I do believe that it is quite fashionable in some circles to criticize the literary Art of Old White Men simply because, well, it is the literary Art of Old White Men. In valiant defense of old white men—I do indeed love many literary works by old white folks—just as much as I love the poems by the black female Assata Shakur, which we read during the last Poetry Reading—today we unleashed some poetry contained within Thomas Bulfinch’s Greek and Roman Mythology: The Age of Fable and let it breathe.
Bulfinch’s Mythology, written in 1859, is a good introductory work to Greek and Roman mythology. In the book Bulfinch also briefly discusses Eastern and Northern mythology and includes concise but informative descriptions of related topics of interest such as the epic poem Beowolf and the pantheon of Hindu gods and goddesses. What makes this work especially interesting is the fact that throughout the book Bulfinch includes citations from the works of over twenty-five poets (Yes, the majority of them are Old White Men).In the section in which Bulfinch tells the tale of Pygmalion he includes a poem by the German dramatist and poet Friedrich von Schiller entitled “Ideals.” In the poem, Schiller applies the myth of Pygmalion to a youth’s great love of Nature. After the end of the section on Venus and Adonis Bulfinch references some lines of prose from John Milton’s Comus, which mention the god and goddess. He does this type of thing throughout the book.

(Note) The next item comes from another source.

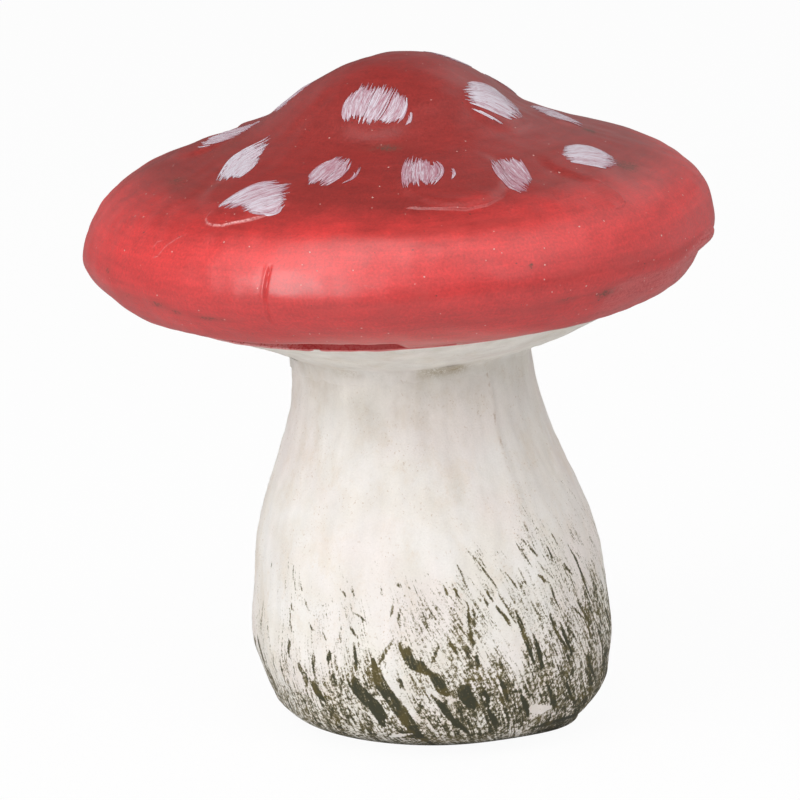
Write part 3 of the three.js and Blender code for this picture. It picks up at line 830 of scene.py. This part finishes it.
for number, (dab_turn, dab_reach, bundle, size, twist) in enumerate(dabs, 1):
    draw = np.random.default_rng(100 + number)
    dab_turn, twist = math.radians(dab_turn), math.radians(twist)
    bristles = []
    for group in dab_guides[bundle]:
        guides = np.array(group).reshape(len(group), 3, 2) * size
        if len(guides) == 1:
            run = guides[0][2] - guides[0][0]
            for offset, start, end in ((-0.3, 0.0, 0.30), (0, 0.06, 0.05), (0.3, 0.2, 0.0)):
                bristles.append((guides[0] + (offset, 0) + np.outer((start, 0, -end), run), 0.36))
            continue
        for first, second in zip(guides, guides[1:]):
            count = max(2, round(np.linalg.norm(second - first, axis=1).max() / bristle_pitch))
            for share in np.arange(count) / count:
                middle = first + (second - first) * (share + draw.uniform(-0.5, 0.5) / count)
                run = middle[2] - middle[0]
                middle = middle + draw.normal(0, 0.10, 2)
                middle[0] += run * draw.uniform(-0.08, 0.16)
                middle[2] -= run * draw.uniform(-0.08, 0.16)
                bristles.append((middle, draw.uniform(0.25, 0.85)))
        bristles.append((guides[-1], 0.6))
    bpy.ops.object.select_all(action="DESELECT")
    bpy.ops.mesh.primitive_grid_add(x_subdivisions=3, y_subdivisions=bristle_cuts, size=1)
    paint = bpy.context.object
    paint.name = f"paint_dab_{number}_bristles"
    bpy.ops.object.mode_set(mode="EDIT")
    for _ in bristles[1:]:
        bpy.ops.mesh.primitive_grid_add(x_subdivisions=3, y_subdivisions=bristle_cuts, size=1)
    bpy.ops.object.mode_set(mode="OBJECT")
    flat = places(paint).reshape(len(bristles), -1, 3)
    outwards = on_map(1.0, dab_turn)
    sideways = np.array([-outwards[1], outwards[0]])
    stretch = dab_reach / crown_outline.at(dab_reach)[0]
    laid = []
    stroke_marks = []
    loads = []
    for (path, width), grid in zip(bristles, flat):
        across, share = grid[:, 0] * 2, grid[:, 1] + 0.5
        start, middle, end = path
        line = (
            np.outer((1 - share) * (1 - 2 * share), start)
            + np.outer(4 * share * (1 - share), middle)
            + np.outer(share * (2 * share - 1), end)
        )
        heading = (
            np.outer(4 * share - 3, start)
            + np.outer(4 - 8 * share, middle)
            + np.outer(4 * share - 1, end)
        )
        heading /= np.linalg.norm(heading, axis=1, keepdims=True)
        begun = share / draw.uniform(0.05, 0.25)
        to_end = (1 - share) / draw.uniform(0.08, 0.35)
        taper = np.minimum(1, np.minimum(begun, to_end))
        half = np.maximum(width / 2 * taper**0.7, 0.03)
        line = line + (across * half)[:, None] * np.stack([heading[:, 1], -heading[:, 0]], axis=1)
        right = line[:, 0] * math.cos(twist) - line[:, 1] * math.sin(twist)
        down = line[:, 0] * math.sin(twist) + line[:, 1] * math.cos(twist)
        spot = dab_reach * outwards + down[:, None] * outwards + (right * stretch)[:, None] * sideways
        thick = draw.uniform(0.02, 0.05) + 0.03 * (1 - across**2) * taper
        laid.append(crown_skin(np.hypot(*spot.T), np.arctan2(spot[:, 0], -spot[:, 1]), thick))
        hair = across * half + draw.uniform(0, 50)
        along = share * np.linalg.norm(end - start)
        stroke_marks.append(np.stack([hair, along, np.full(len(share), draw.uniform(0, 50))], axis=1))
        loads.append(draw.normal(0, 0.035) - thin_dabs.get(number, 0) - 0.05 * share**3)
    mark(paint, "bristle", np.vstack(stroke_marks))
    mark(paint, "load", np.concatenate(loads))
    paint.data.vertices.foreach_set("co", (np.vstack(laid) * metre).ravel())
    thickness = paint.modifiers.new("thickness", "SOLIDIFY")
    thickness.thickness = 0.00012
    thickness.offset = -1
    bpy.ops.object.modifier_apply(modifier=thickness.name)
    settle(paint, places(paint) / metre, dab_finish, "dab_paint", f"paint_dab_{number}", sharp=60)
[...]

Bulfinch says he introduces these poetic verses for several important reasons: So they will help the reader learn the correct pronunciations of the proper names and because the poetry will log the facts of the story in the memory and enrich the memory with verses which are frequently alluded to and quoted. When I first read Mythology I was surprised by how many of the poems I recognized, poems that I had seen referenced or mentioned in many other works.
The way in which Bulfinch weaves some of the poetic verses into the stories contained within the book is really quite brilliant. Overall, Mythology is well written and despite the “classical” subject matter—and inclusion of so very many verses by revered highbrow Old White Men—the book is not stuffy, dry or overly didactic. Indeed, in his Introduction Bulfinch mentions that the work was not written for the philosopher or theologian but for the “reader of English literature” who seeks to understand the “allusions so frequently made by public speakers, lecturers, essayists, and poets, and those which occur in polite conversation.”
Being able to more fully grasp the meaning of English literature—and all literature—helps us to better understand the society we live in as well as the individual psyche. We vibed on this idea, and others, while reading various poems in Bulfinch’s Mythology. We spent quite a long time discussing the following lines of verse by Samuel Taylor Coleridge from The Piccolomini, Act ii, Scene 4:
The intelligible forms of ancient poets,
The fair humanities of old religion,
The Power, Beauty, and the Majesty
That had their haunts in dale or piny mountain,
Or forest, by slow stream, or pebbly spring,
Or chasms and watery depths; all these have vanished;
They live no longer in the faith of reason,
But still the heart doth need a language; still
Doth the old instinct bring back the old names;
Spirits or gods that used to share this earthWith man as with their friend; and at this day‘
Tis Jupiter who brings whatever is great,
And Venus who brings every thing that’s fair.
Metaphor and allegory are indeed the language of the Heart—and I am going to continue to keep this language alive and flourishing here in the center of the Belly of the Beast.